The liberated company: a success story
A model that is promising but not universal
"The liberated company" is an expression popularised in the 2000s by Isaac Getz that refers to an organisation characterised by employees who are respected and treated as fully responsible adults. This liberation of the company is all the rage. A growing number of organisations are following its principles: an end to hierarchy and organisation into autonomous teams.
There is no shortage of success stories, and yet, many businesses face a less rosy reality:
- Blurred business vision
- Acute meetingitis
- Dispersion of efforts and lack of focus
- Many projects started but not seen through to conclusion
- Difficulty separating private life/professional life
Keeping a structure that makes sense
After reading a lot about it, I started to think about my own experience: Protime. Having joined the company almost 3 years ago, I’ve had the opportunity to discover how it operates and understand how it has become and remains a Great Place to Work and reported constant growth since its creation.
Protime does not claim to be a liberated company because there is still a certain hierarchy, even if it is quite a flat one. Our CEO, who is also the company’s founder, is at the helm. He is surrounded by a management committee representing the different departments. Together, they set Protime's vision and goals.
But that doesn’t mean to say that they take these decisions from their ivory tower. All these decisions are reached after consulting the employees. For example, we have just completed an exercise on the vision and mission that has allowed each team to define theirs and escalate their thoughts. You can just imagine the number of visions and missions proposed ... The directors then structured this feedback to share the final result of the exercise with all Protimers.
This hierarchical structure makes sense when the company gives a voice to its more than 200 employees and they have the satisfaction of having their ideas heard. It is useful to have a small committee that centralises the information, takes and then announces the final decisions. That’s why my experience at Protime tells me that it is not necessarily essential to free the company from its hierarchy when it grants freedom to the employee.

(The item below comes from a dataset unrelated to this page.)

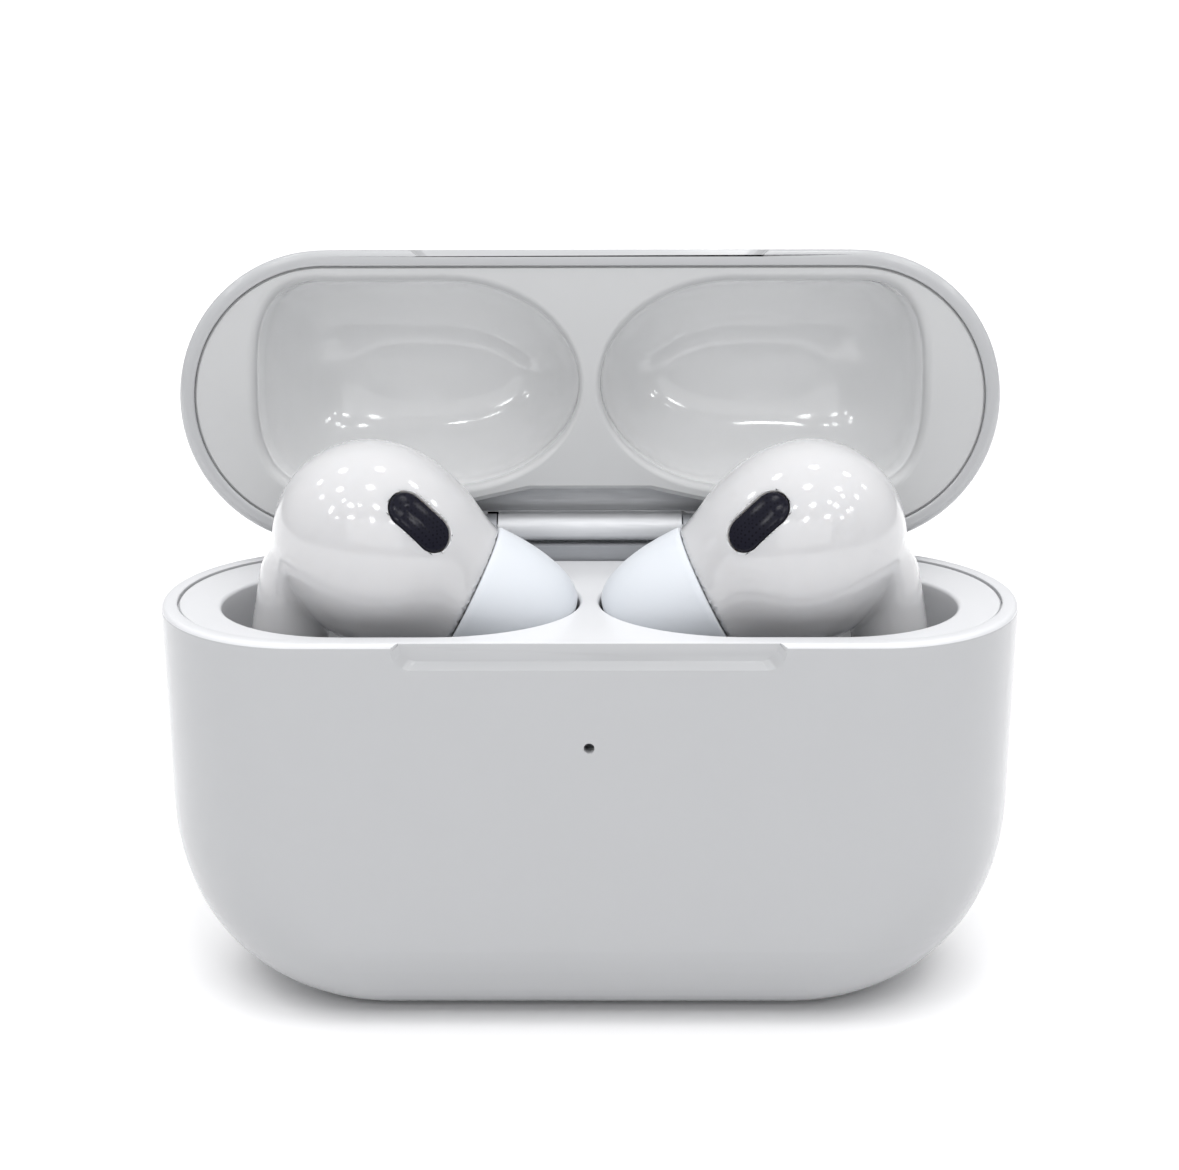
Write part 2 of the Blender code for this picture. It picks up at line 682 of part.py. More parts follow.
def sloped(slope):
    """An axis that points down and towards the middle, and the upward direction across it."""
    return Vector((-math.cos(slope), 0.0, -math.sin(slope))), Vector((-math.sin(slope), 0.0, math.cos(slope)))


def tip_axis():
    """The direction in which the ear tip points."""
    return sloped(TIP_SLOPE)[0]


def head_up():
    """The head's own upward direction, across the tip's axis."""
    return sloped(TIP_SLOPE)[1]


def head_centre():
    """The middle of the head."""
    return Vector((HEAD_X, WELL_Y, HEAD_Z))


def hollow_centre():
    """The middle of the head's hollow."""
    return head_centre() + Vector((-0.15 * MM, 0.0, -0.7 * MM))


def tip_base():
    """The point on the tip's axis where the tip starts."""
    return head_centre() + tip_axis() * TIP_START - head_up() * TIP_DROP


def stem_x(z):
    """The stem's middle at a height: it leans outward towards its foot."""
    return STEM_TOP_X + (SEAM_Z - z) * STEM_LEAN


def oval_body(centre, slope, halves, columns, rows, taper=0.0):
    """An ellipsoid on a sloping axis, narrowed along it by the taper."""
    axis, up = sloped(slope)
    shape = bmesh.new()
    bmesh.ops.create_uvsphere(shape, u_segments=columns, v_segments=rows, radius=1.0)
    for vert in shape.verts:
        along = vert.co.x * halves[0]
        share = 1.0 - taper * along
        sideways = Vector((0.0, vert.co.y * halves[1] * share, 0.0))
        vert.co = centre + axis * along + sideways + up * (vert.co.z * halves[2] * share)
    shape.normal_update()
    bmesh.ops.recalc_face_normals(shape, faces=shape.faces)
    return shape


def stem_shape():
    """The stem, rounded off where it runs into the head."""
    sections = [
        (CAP_TOP_Z + GAP, 1.0),
        (SEAM_Z, 1.0),
        (SEAM_Z + 2.2 * MM, 0.9),
        (SEAM_Z + 3.8 * MM, 0.72),
        (SEAM_Z + 4.6 * MM, 0.4),
    ]
    rings = []
    for z, share in sections:
        centre_x = stem_x(z) - (1.0 - share) * 0.8 * MM
        rings.append(ellipse_ring(STEM_HALF[0] * share, STEM_HALF[1] * share, z, centre_x, WELL_Y))
    return loft(rings)


def stem_bore():
    """The hollow of the stem, open at its foot and into the head."""
    rings = []
    for z in (STEM_FOOT_Z, SEAM_Z + 1.2 * MM):
        rings.append(ellipse_ring(STEM_HALF[0] - STEM_WALL, STEM_HALF[1] - STEM_WALL, z, stem_x(z), WELL_Y))
    return loft(rings)


def vent_normal():
    """Straight out of the head where the black vent sits."""
    from_middle = Vector((VENT_X, VENT_Y, VENT_Z)) - head_centre()
    along = from_middle.dot(tip_axis()) / HEAD_LONG**2
    up = from_middle.dot(head_up()) / HEAD_TALL**2
    deep = from_middle.y / HEAD_DEEP**2
    return (tip_axis() * along + head_up() * up + Vector((0.0, deep, 0.0))).normalized()


def vent_shape(length, width, low, high):
    """An oval plug through the head's skin, its long side slanting down to the middle."""
    normal = vent_normal()
    slant = Vector((-math.cos(VENT_SLANT), 0.0, -math.sin(VENT_SLANT)))
    long_way = (slant - normal * slant.dot(normal)).normalized()
    short_way = normal.cross(long_way)
    centre = Vector((VENT_X, VENT_Y, VENT_Z))
    rings = []
    for height in (low, high):
        ring = []
        for point in stadium_ring(length / 2, width / 2, 0.0):
            ring.append(centre + long_way * point.x + short_way * point.y + normal * height)
        rings.append(ring)
    return loft(rings)


def make_housing(side, name, pivot):
    """The hard shell of the head and stem, hollow, open for the nozzle, the vent and the stem's foot."""
    halves = (HEAD_LONG, HEAD_DEEP, HEAD_TALL)
    head = oval_body(head_centre(), TIP_SLOPE, halves, 24, 14)
    part = add_part(f"{name}_bud_housing", on_side(head, side), "white_gloss", pivot)
    egg = oval_body(Vector((EGG_X, WELL_Y, EGG_Z)), EGG_SLOPE, EGG_HALF, 24, 14, EGG_TAPER)
    combine(part, "INTERSECT", "egg", on_side(egg, side))
    join(part, "stem", on_side(stem_shape(), side))
    seat = rod(tip_base(), tip_axis(), TIP_RIM - GAP, 6.0 * MM, 8.0 * MM)
    cut(part, "tip_seat", on_side(seat, side))
    hollow = oval_body(hollow_centre(), HOLLOW_SLOPE, HOLLOW_HALF, 14, 8)
    cut(part, "hollow", on_side(hollow, side))
    cut(part, "bore", on_side(stem_bore(), side))
    nozzle = rod(tip_base(), tip_axis(), -5.0 * MM, 3.0 * MM, NOZZLE_RADIUS + 1.5 * GAP, 16)
    cut(part, "nozzle_hole", on_side(nozzle, side))
    vent = vent_shape(VENT_LENGTH + GAP, VENT_WIDTH + GAP, -3.0 * MM, 2.0 * MM)
    cut(part, "vent_hole", on_side(vent, side))


def make_ear_tip(side, name, pivot):
    """The soft tip: a skirt that turns back over a sleeve on the nozzle."""
    rim = TIP_RIM / MM
    outside = [(rim, 5.1), (3.2, 4.84), (5.3, 4.35), (6.7, 3.75), (7.5, 3.15), (7.8, 2.45)]
    inside = [(1.9, 2.45), (1.9, 2.9), (6.4, 2.9), (6.0, 3.35), (4.9, 3.9), (3.0, 4.3), (rim, 4.55)]
    profile = [(along * MM, radius * MM) for along, radius in outside + inside]
    tip = turned(profile, tip_base(), tip_axis(), 24)
    middle = Matrix.Translation((0.0, WELL_Y, 0.0))
    flatten = middle @ Matrix.Diagonal((1.0, TIP_FLATTEN, 1.0, 1.0)) @ middle.inverted()
    tip.transform(flatten)
    add_part(f"{name}_ear_tip", on_side(tip, side), "silicone", pivot)


def make_bud_parts(side, name, pivot):
    """What is fixed in and on the housing."""
    base = tip_base()
    axis = tip_axis()
    nozzle = tube(base, axis, -1.6 * MM, 5.8 * MM, NOZZLE_RADIUS, NOZZLE_RADIUS - 0.5 * MM, 16)
    add_part(f"{name}_bud_nozzle", on_side(nozzle, side), "white_satin", pivot)
    screen = rod(base, axis, 5.2 * MM, 5.5 * MM, NOZZLE_RADIUS - 0.5 * MM - 0.2 * MM, 16)
    add_part(f"{name}_bud_screen", on_side(screen, side), "dark_plastic", pivot)
    vent = vent_shape(VENT_LENGTH - GAP, VENT_WIDTH - GAP, -0.95 * MM, -0.2 * MM)
    add_part(f"{name}_bud_vent", on_side(vent, side), "vent_black", pivot)
    driver = rod(hollow_centre(), axis, 0.9 * MM, 2.9 * MM, 3.2 * MM)
    add_part(f"{name}_bud_driver", on_side(driver, side), "steel", pivot)
    cell = rod(hollow_centre(), axis, -3.9 * MM, 0.5 * MM, 3.5 * MM)
    add_part(f"{name}_bud_battery", on_side(cell, side), "steel", pivot)
    board = []
    for z in (12.6 * MM, 26.0 * MM):
        x = stem_x(z)
        corners = ((-1, -1), (1, -1), (1, 1), (-1, 1))
        board.append([Vector((x + 1.2 * MM * a, WELL_Y + 0.4 * MM * b, z)) for a, b in corners])
    add_part(f"{name}_bud_board", on_side(loft(board), side), "board_green", pivot)
    cap = []
    for z, share in ((STEM_FOOT_Z, 0.82), (STEM_FOOT_Z + 0.4 * MM, 0.97), (CAP_TOP_Z, 1.0)):
        cap.append(ellipse_ring(STEM_HALF[0] * share, STEM_HALF[1] * share, z, stem_x(z), WELL_Y))
    add_part(f"{name}_contact_cap", on_side(loft(cap), side), "steel", pivot)


def make_earbud(side, name):
    """One earbud, on the axis along which it lifts out."""
    pivot = add_pivot(f"{name}_earbud_axis", (side * HEAD_X, WELL_Y, HEAD_Z))
    make_housing(side, name, pivot)
    make_ear_tip(side, name, pivot)
    make_bud_parts(side, name, pivot)


def make_base():
    """Everything fixed in the base, and its button and pins."""
    make_body_shell()
    make_tray()
    make_inlet()
    make_power_and_board()
    make_coil()
    make_light_guide()
    make_button()
    make_base_magnets()
    make_hinge_base()
    for side, name in ((1, "right"), (-1, "left")):
        make_charging_pins(side, name)


def make_lid():
    """Everything that swings with the lid."""
    pivot = add_pivot("lid_hinge_axis", (0.0, HINGE_Y, HINGE_Z), -OPEN_ANGLE)
    make_lid_shell(pivot)
    make_lid_liner(pivot)
    make_lid_magnet(pivot)
    make_hinge_lid(pivot)


def main():
    """Builds the whole object."""
    clear_scene()
    make_base()
    make_lid()
    for side, name in ((1, "right"), (-1, "left")):
        make_earbud(side, name)


main()
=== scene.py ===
"""Looks of the wireless earbuds case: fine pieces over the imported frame, finishes, studio and camera.

Metres, in the row frame. Shapes are laid out in the closed case with its middle at x = y = 0, and are then
moved to their place in the row. The lid's are laid out closed too, and turned open on the hinge's axis.
"""

import json
import math

import bmesh
import bpy
import numpy as np
from mathutils import Matrix, Vector


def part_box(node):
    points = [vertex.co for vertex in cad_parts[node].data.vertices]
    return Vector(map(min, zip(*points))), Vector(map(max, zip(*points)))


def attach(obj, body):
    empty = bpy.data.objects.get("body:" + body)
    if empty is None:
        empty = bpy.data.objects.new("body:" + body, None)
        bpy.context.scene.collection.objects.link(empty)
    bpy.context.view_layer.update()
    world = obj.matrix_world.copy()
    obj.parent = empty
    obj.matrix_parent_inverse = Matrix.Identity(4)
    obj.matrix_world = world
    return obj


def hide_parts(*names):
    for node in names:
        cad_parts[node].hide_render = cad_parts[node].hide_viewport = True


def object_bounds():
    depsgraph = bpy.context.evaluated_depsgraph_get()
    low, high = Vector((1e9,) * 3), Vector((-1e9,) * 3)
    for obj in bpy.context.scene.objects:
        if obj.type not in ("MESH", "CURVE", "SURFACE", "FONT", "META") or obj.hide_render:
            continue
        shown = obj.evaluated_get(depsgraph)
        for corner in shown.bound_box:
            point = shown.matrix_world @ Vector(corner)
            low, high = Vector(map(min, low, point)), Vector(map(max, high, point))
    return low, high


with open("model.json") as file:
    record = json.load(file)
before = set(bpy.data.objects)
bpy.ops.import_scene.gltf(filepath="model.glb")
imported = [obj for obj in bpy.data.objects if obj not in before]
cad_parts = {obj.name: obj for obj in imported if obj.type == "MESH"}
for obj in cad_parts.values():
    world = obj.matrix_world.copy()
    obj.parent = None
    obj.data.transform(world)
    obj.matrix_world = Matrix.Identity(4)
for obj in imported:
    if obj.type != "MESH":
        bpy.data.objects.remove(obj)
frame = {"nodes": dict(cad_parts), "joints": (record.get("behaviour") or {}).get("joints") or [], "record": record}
cad_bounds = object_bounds()

MM = 0.001

# Where things are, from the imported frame
SHELL_LOW, SHELL_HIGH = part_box("body_shell")
HALF_LENGTH = (SHELL_HIGH.x - SHELL_LOW.x) / 2.0
HALF_DEPTH = (SHELL_HIGH.y - SHELL_LOW.y) / 2.0
SEAM_Z = SHELL_HIGH.z
HINGE = next(joint for joint in frame["joints"] if joint["name"] == "lid_hinge")
SHIFT = Vector((0.0, (SHELL_HIGH.y + SHELL_LOW.y) / 2.0, 0.0))
HINGE_AT = Vector(HINGE["pos_m"]) - SHIFT
OPEN_ANGLE = math.radians(-HINGE["range_deg"][0])
TO_ROW = Matrix.Translation(SHIFT)
TO_OPEN = (
    TO_ROW
    @ Matrix.Translation(HINGE_AT)
    @ Matrix.Rotation(-OPEN_ANGLE, 4, "X")
    @ Matrix.Translation(-HINGE_AT)
)
BODY_OF = {node: body for body, nodes in frame["record"]["behaviour"]["bodies"].items() for node in nodes}
SLOT_OF = {part["node"]: part["material_slot"] for part in frame["record"]["subparts"]}

# The shells
SEAM_GAP = 0.2 * MM
TOP_Z = 45.08 * MM
WALL = 1.15 * MM
FLOOR = 1.4 * MM
GAP = 0.3 * MM
SKIN_GAP = 0.11 * MM
PLATE_SINK = 0.15 * MM
PLATE_THICKNESS = 1.45 * MM
GROOVE = 0.2 * MM
GROOVE_GAP = 0.02 * MM
BASE_LIP = (0.4 * MM, 0.5 * MM)
# How far up a face must point to get the rim lip's painted light
LIT_LIP_FACES_UP = 0.35
LID_LIP = (0.6 * MM, 0.6 * MM)
INNER_LIP = 0.12 * MM

# Rounding of the long edges: how far it pulls in, over what height, and its power
END_ROUND = (13.0 * MM, 14.4 * MM, 2.15)
SIDE_ROUND = (6.35 * MM, 7.2 * MM, 2.2)
LID_END_ROUND = (13.0 * MM, 14.0 * MM, 2.15)
LID_SIDE_ROUND = (7.6 * MM, 8.6 * MM, 2.2)

# Thumb notch: at the face, and at its depth
NOTCH_FACE = (13.1 * MM, 1.8 * MM)
NOTCH_BED = (12.6 * MM, 1.3 * MM)
NOTCH_DEPTH = 0.42 * MM
NOTCH_CORNER = 1.3 * MM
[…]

A free employee is an engaged employee.
To garner employee engagement, it is important that they feel useful and that their voice is being heard. Above all, they must be aware of the role they play in the company. Working for Protime means being a player in the success of the company and your own personal success. As a Marketeer, I am obviously a member of the Marketing Department. But since I manage several markets, I am also a full member of the Walloon and French teams that bring together consultants such as sales people or managers.

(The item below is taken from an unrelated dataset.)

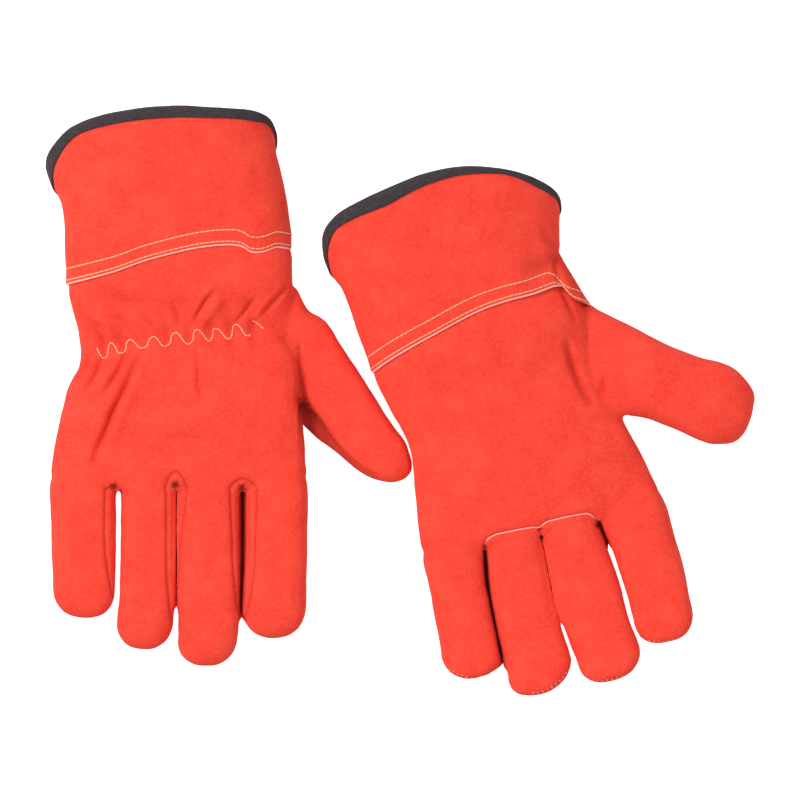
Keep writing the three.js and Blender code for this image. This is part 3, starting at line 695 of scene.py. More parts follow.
def shaped(glove, obj):
    """Gives the skin of a hand or cuff its closed gaps, folds, gathers and slow unevenness."""
    points = read_points(obj.data)
    close_gaps(glove, points)
    normals = read_normals(obj.data)
    for path, width, depth in FOLDS[glove.name]:
        crease(glove, points, normals, path, width, depth * sizes().folds)
    points -= normals * (PIT_DEPTH * MM * pits(glove, points) * facing_up(normals))[:, None]
    if glove.back_up:
        gather(glove, points, normals)
    lift = uneven(points, SLOW_WAVES, (0, 0, 0)) + uneven(points, QUICK_WAVES, (3, 1, 7))
    points += normals * (lift * smoothstep(0.0, 0.004, points[:, 2]))[:, None]
    points[:, 2] = np.maximum(points[:, 2], FLOOR_GAP)
    write_points(obj.data, points)


# Cutting a skin into panels along lines where a value is zero. A point whose value is within SNAP
# of zero counts as on the line, and one whose value isn't a number isn't cut.
SNAP = 0.12


def smoothed_layer(bm, name, values, rounds=16):
    """Stores a value for each point, evened out over the skin so that a cut along it runs smoothly."""
    layer = bm.verts.layers.float.new(name)
    ends = np.array([(edge.verts[0].index, edge.verts[1].index) for edge in bm.edges])
    degree = np.bincount(ends.ravel(), minlength=len(values))
    values = np.clip(values, -3.0, 3.0)
    for _ in range(rounds):
        total = np.bincount(ends[:, 0], weights=values[ends[:, 1]], minlength=len(values))
        total += np.bincount(ends[:, 1], weights=values[ends[:, 0]], minlength=len(values))
        values = 0.5 * values + 0.5 * total / np.maximum(degree, 1)
    for vert, value in zip(bm.verts, values):
        vert[layer] = value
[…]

This means that, over and above the tasks directly related to my job, I also participate in interdisciplinary projects such as the Masterplan Wallonia. This project, the brainchild of field staff, aims to help us achieve our regional goals through a structured and considered approach. I therefore have the satisfaction of managing highly strategic projects with a broad margin of autonomy with my colleagues from other departments.
In addition to these business-oriented projects, Protimers contribute to Protime's social responsibility by participating in initiatives such as Sogeha. Every year, we will help this association, which organises holiday camps for underprivileged children.
Organising is the key to success
As I mentioned above, the risk when liberating the company/employees is chiefly the lack of project follow-through or the dispersion of the efforts. It is therefore essential to channel the employees’ creativity and engagement. It’s not a matter of curbing them but of helping them organise their work.
As a Protimer, I never feel lost because our day-to-day life is managed in our collaborative platform Protime 360. All projects are created on it and shared with its members. This allows them to communicate, find information and, above all, keep track of progress. What’s more, this platform allows everyone to work anywhere, any time, without being permanently accountable to their managers. They have a real-time overview of projects being worked on by their team members.